§ Available data:
■ ■ ■ ■
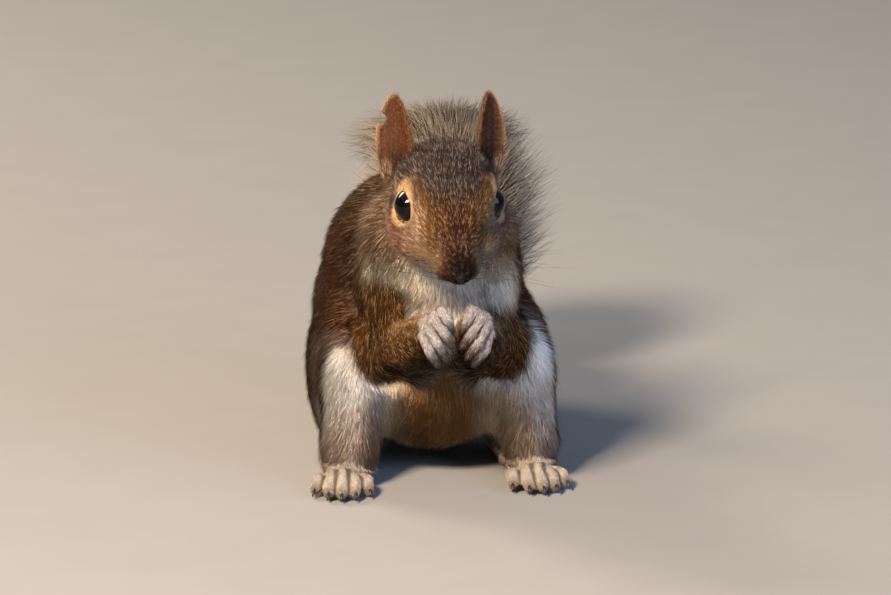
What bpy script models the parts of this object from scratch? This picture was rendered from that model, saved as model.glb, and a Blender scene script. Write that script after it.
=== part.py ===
"""Grey squirrel sitting up on its haunches, both hands at its mouth, life size.

The solids give the animal's outline out to the tips of its coat.  The body is modelled
as clay: named masses are pressed together, smoothed into one skin and then parted with
thin cuts where a person would name its parts.  Ears, eyes and tail are made on their own.

Axes: the squirrel faces -Y, +X is its left side, +Z is up.  The finished parts have
their origin on the floor, in the middle of the flat that the rump rests on.  Lengths
below are in millimetres; MM turns them into Blender's metres.
"""

import math

import bmesh
import bpy
from mathutils import Matrix, Vector

MM = 0.001
GAP = 0.5  # clear space between neighbouring parts

SEAT_Y = 44.0  # middle of the flat under the rump, where the origin goes at the end

# Driving sizes
EYE_AT = (13.4, 0.8, 0.4)  # eyeball's centre in the skull's frame, left side
EYE_AXIS = (0.885, 0.416, 0.208)  # where the eye looks, in the same frame
EYE_RADIUS = 6.0
HEAD_PITCH = 26.0  # degrees that the skull points below the horizon
HEAD_AT = (0.0, -44.0, 106.0)  # midway between the eyes
EAR_ROOT = (13.6, -26.5, 111.0)
EAR_HEIGHT = 30.5
EAR_HALF_WIDTH = 6.9
EAR_TURN = 46.0  # degrees that the cup faces outwards
EAR_THICKNESS = 1.5
EAR_BITE = 2.3  # radius of the bite missing from the right ear
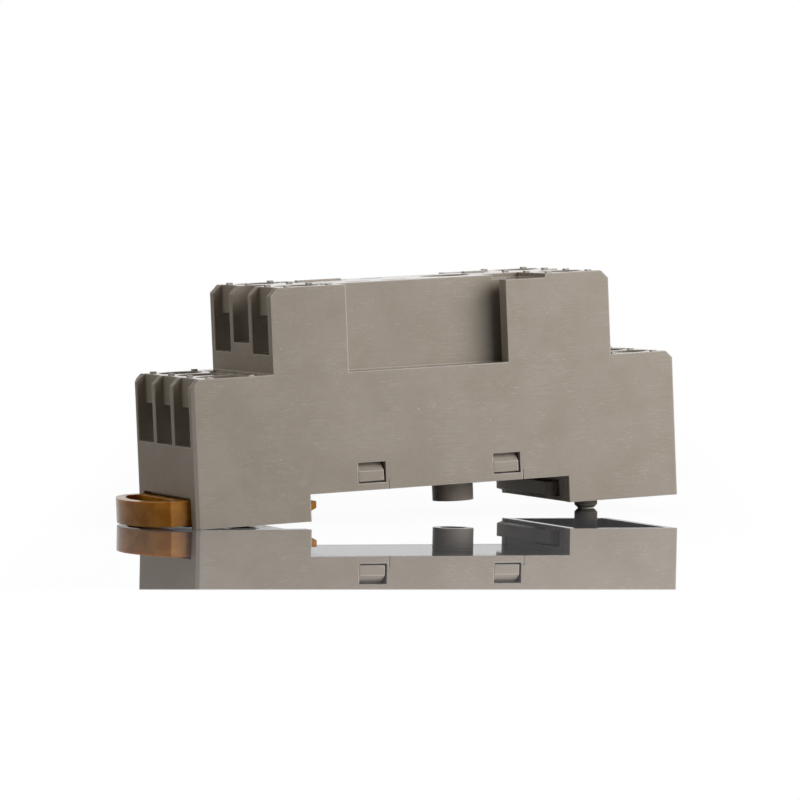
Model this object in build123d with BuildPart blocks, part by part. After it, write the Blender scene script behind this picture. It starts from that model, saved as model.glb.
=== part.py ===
"""Two-pole relay socket for a 35 mm top-hat rail, with finger-safe screw terminals.

Millimetres. X runs along the socket, Y along the rail, Z up. The origin is the middle of
the rail seat: the rail's flanges bear on Z = 0, and the two feet hang below it. Every
piece sits where it does in the assembled socket, with the terminal screws tightened.
"""
from build123d import *
import os

# ---- rail and feet ----
rail_gap = 35.5            # between the inner walls of the two feet
clip_foot_length = 15.2    # foot that houses the sliding rail clip
peg_foot_length = 15.3     # foot that carries the locating peg
foot_depth = 3.4           # feet below the rail seat
flange_space = 1.05        # height kept for the rail's flange
hook_height = 2.0
hook_reach = 0.75          # fixed hook under the rail
hook_slope = 0.3           # rise of the hook's sloping underside
hook_inset = 5.9           # straight part of the hook starts this far from the near side
core_inset = 3.4           # opening at the hook's near end that its mould core leaves
core_width = 2.2
core_top = 0.7
core_floor = 2.85
core_slot_width = 5.35     # narrow slot over the hook, next to the opening
core_slot_height = 0.5
side_wall_step = 0.12      # side walls of the peg foot stand proud of its inner wall
peg_radius = 1.5
peg_drop = 1.9             # peg below the feet
peg_chamfer = 0.45
peg_inset = 7.65           # peg axis from the end of its foot
peg_y = 1.1                # the peg stands off the centre line

# ---- case ----
body_width = 21.5
lower_height = 15.2        # top of the lower tiers
upper_height = 26.0        # top of the upper tier
clip_end_step = 10.9       # length of the lower tier at the clip end
peg_end_step = 8.78        # length of the lower tier at the peg end
tier_chamfer = 1.0
corner_round = 0.3         # upright corner edges at the peg end
corner_bevel_length = 0.4  # bevelled upright edges at the clip end
corner_bevel_width = 0.5
wall = 1.2
running_gap = 0.1          # round pieces that drop in or slide
cavity_height = 10.5       # cavity above the rail

# ---- terminal positions ----
row_pitch = 6.7            # three positions across the width
slot_width = 5.6
slot_depth = 1.25
lower_floor = 6.72         # floor of the wire slots
upper_floor = 17.62
wire_hole_height = 4.8
wire_hole_lip = 0.8        # wall that the wire hole is cut in
screw_inset = 5.05         # screw axis from the end face
chamber_length = 7.85      # end face to the back of the clamping chamber
clamp_travel = 4.2
blank_well_depth = 6.0
chamber_clearance = 0.2    # over the raised clamp plate
shank_well_step = 0.3      # shank well narrower than the screw access
shank_well_clearance = 0.4
relief_floor = 18.9        # half-round relief between the upper positions
relief_depth = 3.6
nib_height = 0.18
nib_length = 0.7
nib_width = 0.6
nib_shift = 0.25           # nibs stand a little inwards of the screw access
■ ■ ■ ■
Please output the exact lines of the records above, beginning with the first and stopping after the line that holds "mouth, life size.", and nothing else.

§ Answer to this task:
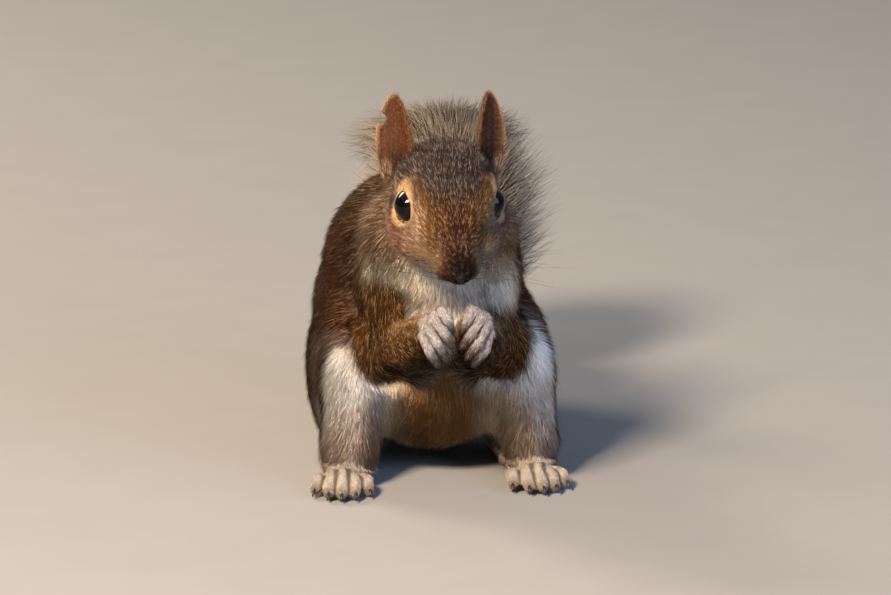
What bpy script models the parts of this object from scratch? This picture was rendered from that model, saved as model.glb, and a Blender scene script. Write that script after it.
=== part.py ===
"""Grey squirrel sitting up on its haunches, both hands at its mouth, life size.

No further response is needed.